→ Entries with model source code:

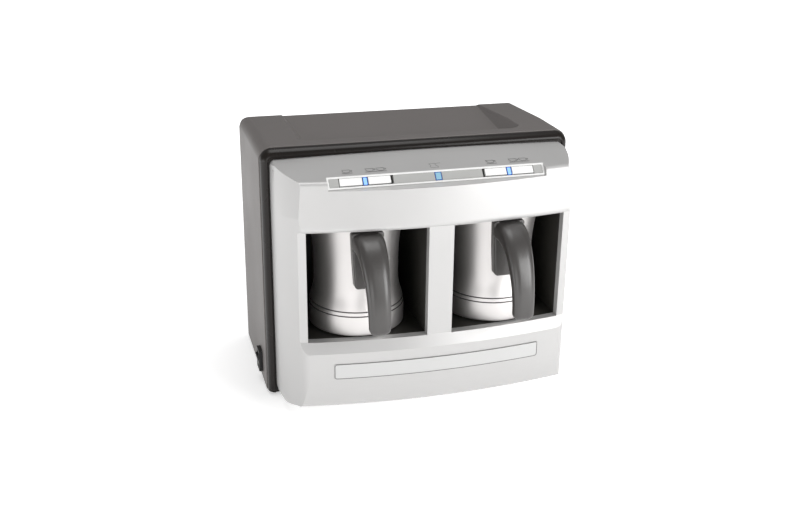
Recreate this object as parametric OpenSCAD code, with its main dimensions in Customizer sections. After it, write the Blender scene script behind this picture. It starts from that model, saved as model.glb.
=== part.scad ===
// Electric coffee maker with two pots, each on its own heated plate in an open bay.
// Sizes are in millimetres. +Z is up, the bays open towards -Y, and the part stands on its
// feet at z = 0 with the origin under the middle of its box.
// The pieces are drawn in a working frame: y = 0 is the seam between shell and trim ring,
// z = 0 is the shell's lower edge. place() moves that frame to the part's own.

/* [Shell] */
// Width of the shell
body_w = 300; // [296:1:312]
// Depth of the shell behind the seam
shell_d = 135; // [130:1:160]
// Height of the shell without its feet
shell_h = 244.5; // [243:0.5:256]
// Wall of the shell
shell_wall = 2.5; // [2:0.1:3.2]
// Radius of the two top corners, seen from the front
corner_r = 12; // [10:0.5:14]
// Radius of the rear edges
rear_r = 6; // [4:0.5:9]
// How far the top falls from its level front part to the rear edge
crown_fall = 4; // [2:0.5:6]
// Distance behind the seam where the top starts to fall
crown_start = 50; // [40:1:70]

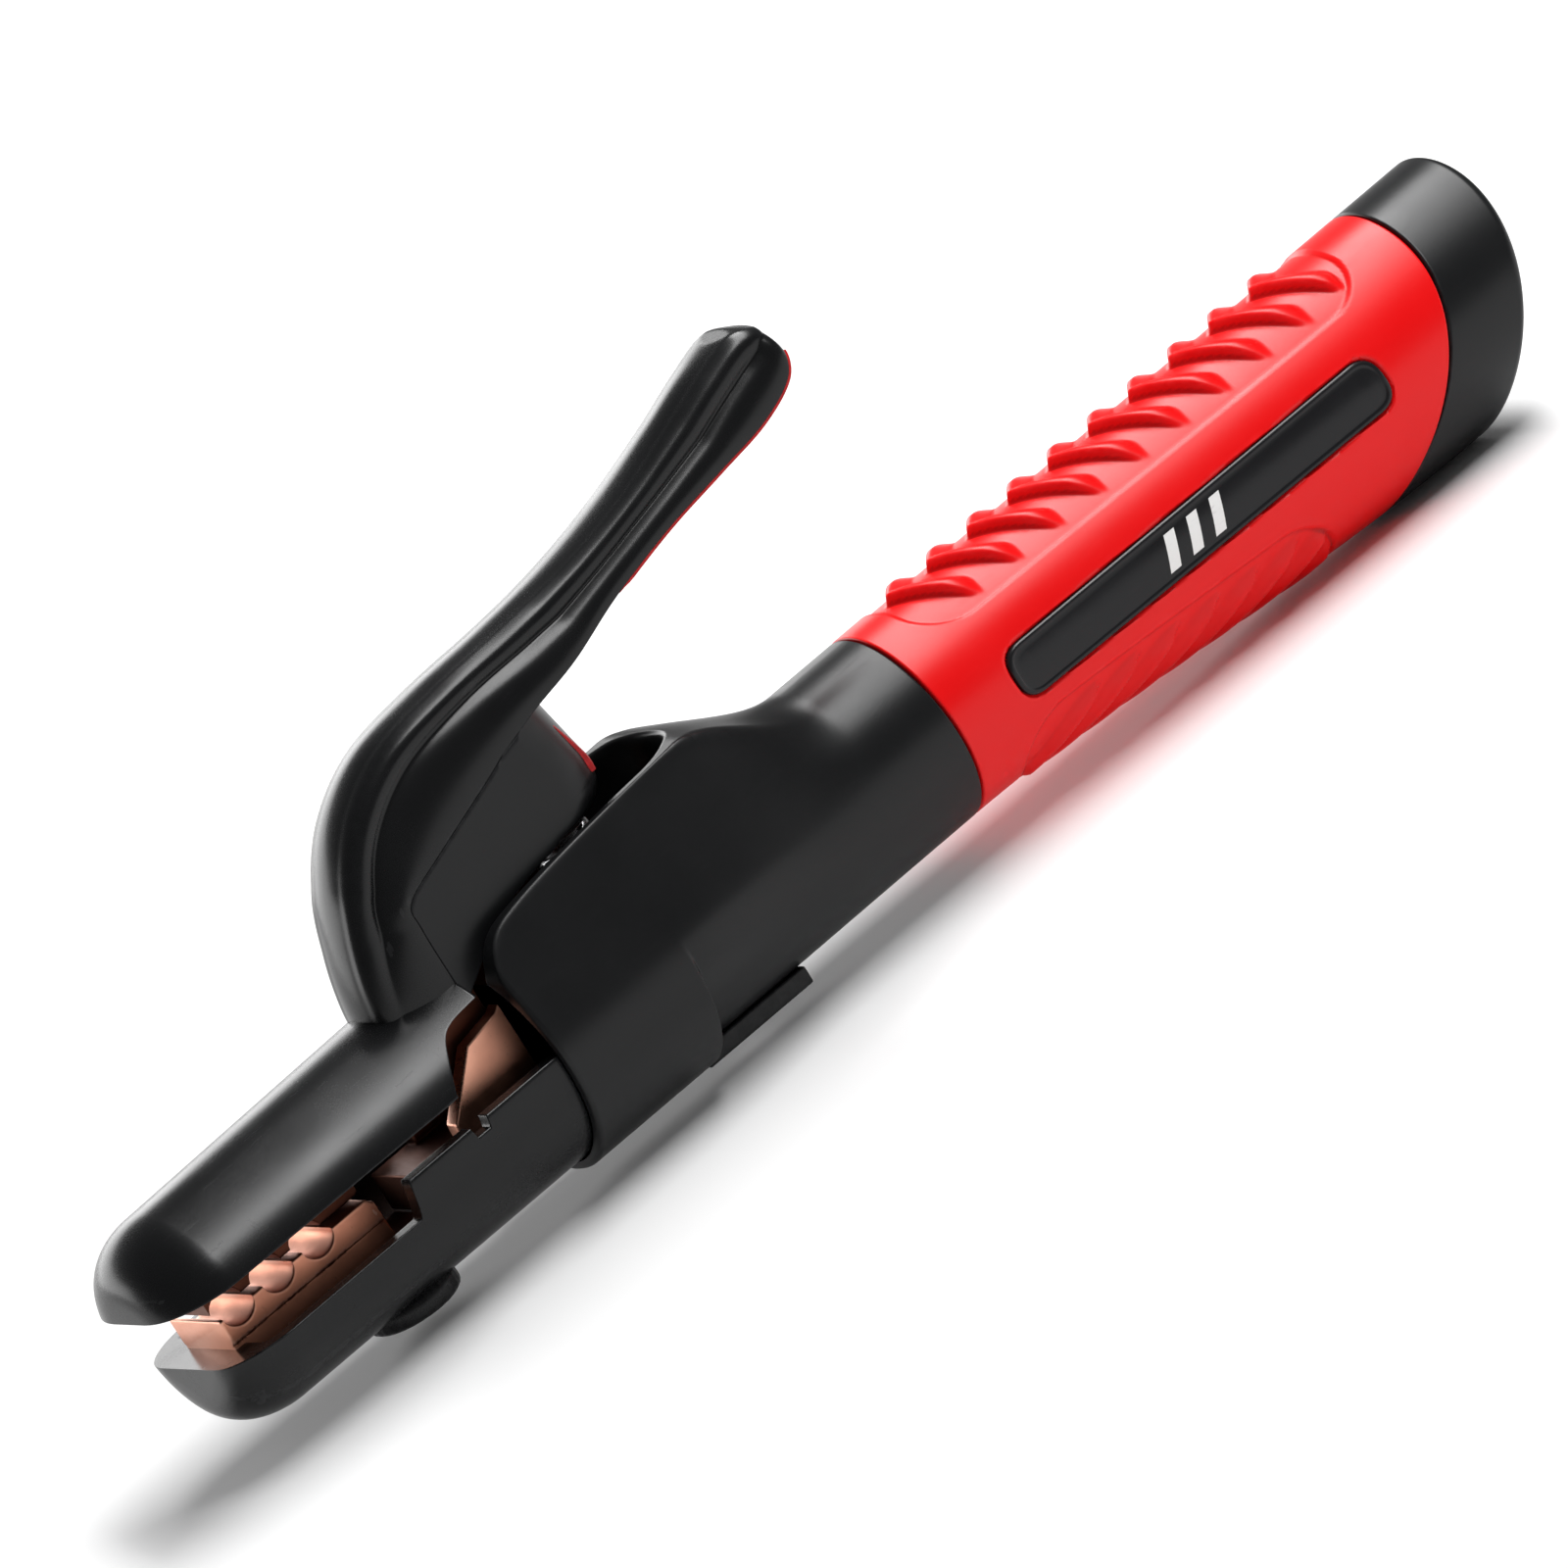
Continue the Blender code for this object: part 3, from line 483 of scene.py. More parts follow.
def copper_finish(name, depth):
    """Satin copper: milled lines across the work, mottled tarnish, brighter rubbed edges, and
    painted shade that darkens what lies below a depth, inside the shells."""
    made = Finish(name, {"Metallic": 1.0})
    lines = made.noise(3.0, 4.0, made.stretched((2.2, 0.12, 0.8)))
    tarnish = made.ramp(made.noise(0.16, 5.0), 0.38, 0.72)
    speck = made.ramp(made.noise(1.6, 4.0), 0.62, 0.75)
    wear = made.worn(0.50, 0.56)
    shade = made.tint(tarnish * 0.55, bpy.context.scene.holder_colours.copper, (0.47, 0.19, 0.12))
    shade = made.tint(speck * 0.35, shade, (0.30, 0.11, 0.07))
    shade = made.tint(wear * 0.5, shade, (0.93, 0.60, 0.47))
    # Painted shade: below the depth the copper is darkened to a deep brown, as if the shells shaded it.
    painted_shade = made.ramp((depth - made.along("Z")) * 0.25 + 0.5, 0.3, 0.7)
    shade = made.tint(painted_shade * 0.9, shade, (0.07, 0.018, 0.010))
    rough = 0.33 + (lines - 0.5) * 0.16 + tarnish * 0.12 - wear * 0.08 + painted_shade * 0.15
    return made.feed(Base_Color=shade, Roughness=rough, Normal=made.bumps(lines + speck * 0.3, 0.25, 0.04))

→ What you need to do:
Find the line that contains "Continue the Blender" in the listing above. Retype it and every line after it up to the last, exactly, and nothing else.

→ Answer to this problem:
Continue the Blender code for this object: part 3, from line 483 of scene.py. More parts follow.
def copper_finish(name, depth):
    """Satin copper: milled lines across the work, mottled tarnish, brighter rubbed edges, and
    painted shade that darkens what lies below a depth, inside the shells."""
    made = Finish(name, {"Metallic": 1.0})
    lines = made.noise(3.0, 4.0, made.stretched((2.2, 0.12, 0.8)))
    tarnish = made.ramp(made.noise(0.16, 5.0), 0.38, 0.72)
    speck = made.ramp(made.noise(1.6, 4.0), 0.62, 0.75)
    wear = made.worn(0.50, 0.56)
    shade = made.tint(tarnish * 0.55, bpy.context.scene.holder_colours.copper, (0.47, 0.19, 0.12))
    shade = made.tint(speck * 0.35, shade, (0.30, 0.11, 0.07))
    shade = made.tint(wear * 0.5, shade, (0.93, 0.60, 0.47))
    # Painted shade: below the depth the copper is darkened to a deep brown, as if the shells shaded it.
    painted_shade = made.ramp((depth - made.along("Z")) * 0.25 + 0.5, 0.3, 0.7)
    shade = made.tint(painted_shade * 0.9, shade, (0.07, 0.018, 0.010))
    rough = 0.33 + (lines - 0.5) * 0.16 + tarnish * 0.12 - wear * 0.08 + painted_shade * 0.15
    return made.feed(Base_Color=shade, Roughness=rough, Normal=made.bumps(lines + speck * 0.3, 0.25, 0.04))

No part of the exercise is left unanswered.